[start Exercise material]
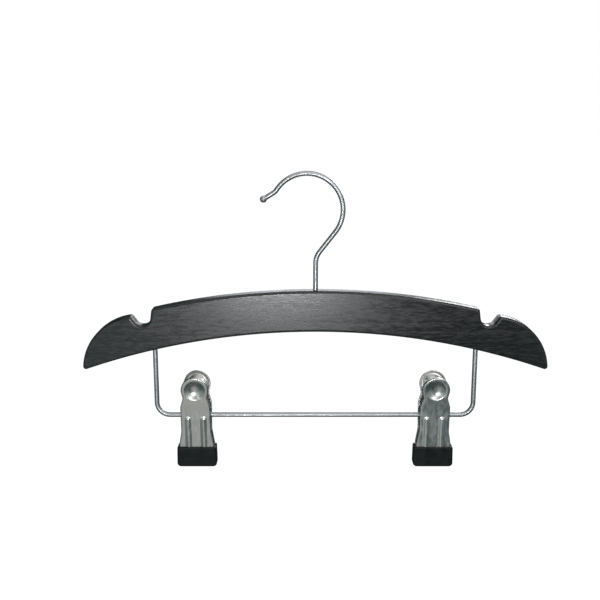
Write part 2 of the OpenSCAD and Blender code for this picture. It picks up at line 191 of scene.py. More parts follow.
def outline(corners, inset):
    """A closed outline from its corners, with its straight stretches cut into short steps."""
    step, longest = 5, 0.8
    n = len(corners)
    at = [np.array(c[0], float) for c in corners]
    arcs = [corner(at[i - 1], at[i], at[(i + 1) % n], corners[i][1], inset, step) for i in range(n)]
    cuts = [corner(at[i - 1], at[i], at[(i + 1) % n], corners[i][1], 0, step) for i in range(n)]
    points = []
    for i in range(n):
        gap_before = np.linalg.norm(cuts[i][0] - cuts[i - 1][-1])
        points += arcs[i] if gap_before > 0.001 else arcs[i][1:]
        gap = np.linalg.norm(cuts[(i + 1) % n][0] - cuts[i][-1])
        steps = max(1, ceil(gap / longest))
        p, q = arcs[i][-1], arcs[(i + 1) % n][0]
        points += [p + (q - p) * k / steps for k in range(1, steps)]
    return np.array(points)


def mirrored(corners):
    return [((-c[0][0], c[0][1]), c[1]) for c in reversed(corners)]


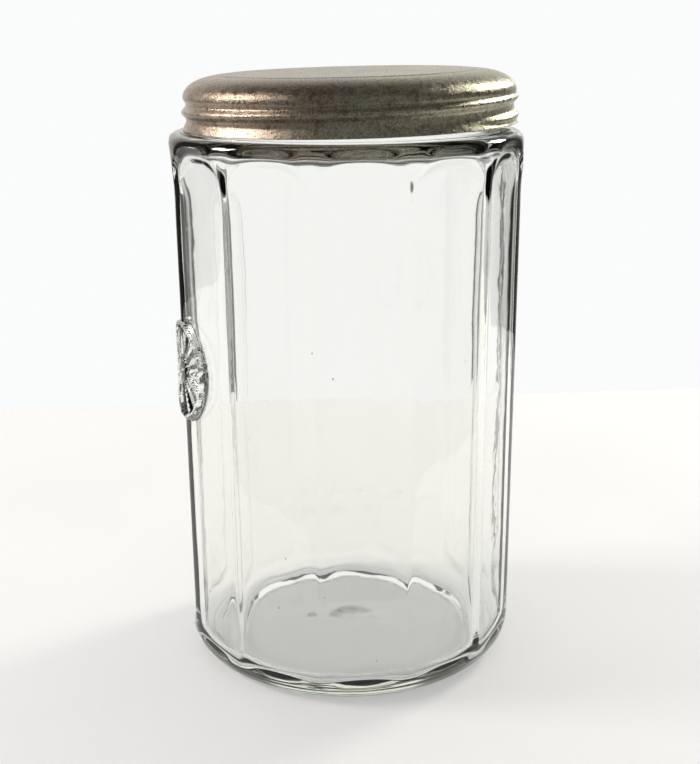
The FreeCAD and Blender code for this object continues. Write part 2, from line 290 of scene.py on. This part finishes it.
[end Exercise material]
- [Exercise prompt] Extract all of the data above without altering anything.

- [Final result]
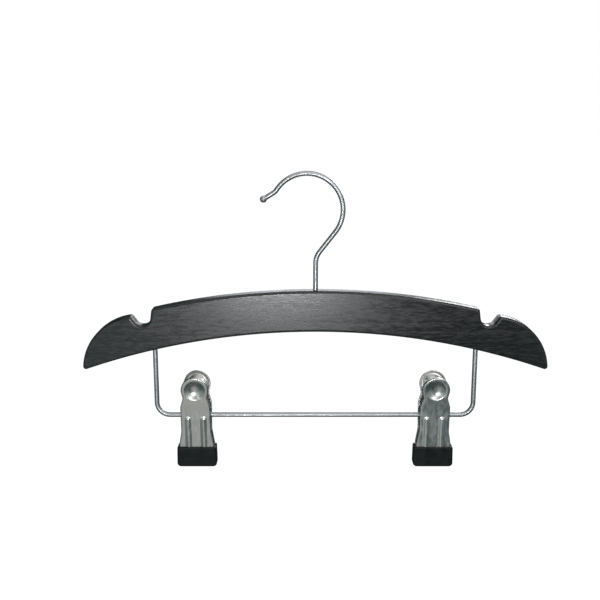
Write part 2 of the OpenSCAD and Blender code for this picture. It picks up at line 191 of scene.py. More parts follow.
def outline(corners, inset):
    """A closed outline from its corners, with its straight stretches cut into short steps."""
    step, longest = 5, 0.8
    n = len(corners)
    at = [np.array(c[0], float) for c in corners]
    arcs = [corner(at[i - 1], at[i], at[(i + 1) % n], corners[i][1], inset, step) for i in range(n)]
    cuts = [corner(at[i - 1], at[i], at[(i + 1) % n], corners[i][1], 0, step) for i in range(n)]
    points = []
    for i in range(n):
        gap_before = np.linalg.norm(cuts[i][0] - cuts[i - 1][-1])
        points += arcs[i] if gap_before > 0.001 else arcs[i][1:]
        gap = np.linalg.norm(cuts[(i + 1) % n][0] - cuts[i][-1])
        steps = max(1, ceil(gap / longest))
        p, q = arcs[i][-1], arcs[(i + 1) % n][0]
        points += [p + (q - p) * k / steps for k in range(1, steps)]
    return np.array(points)


def mirrored(corners):
    return [((-c[0][0], c[0][1]), c[1]) for c in reversed(corners)]


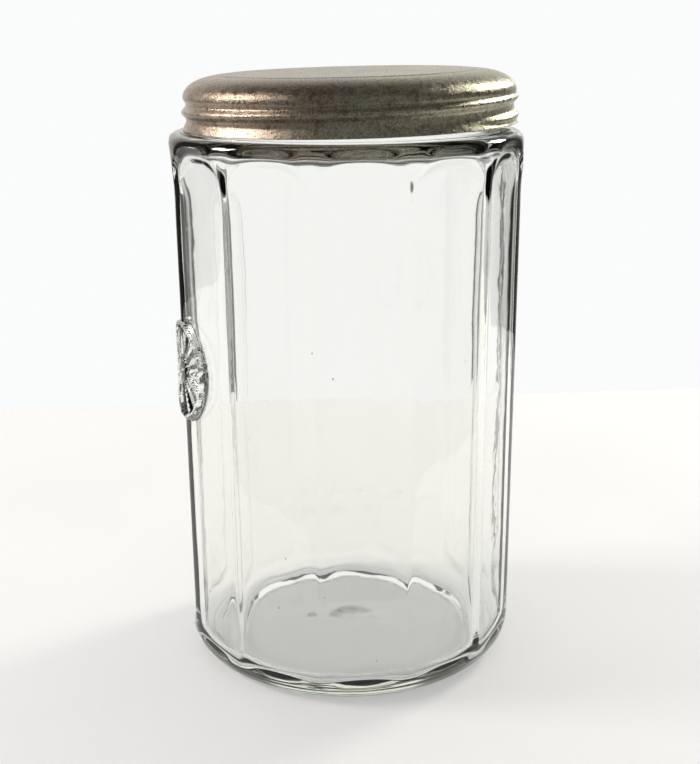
The FreeCAD and Blender code for this object continues. Write part 2, from line 290 of scene.py on. This part finishes it.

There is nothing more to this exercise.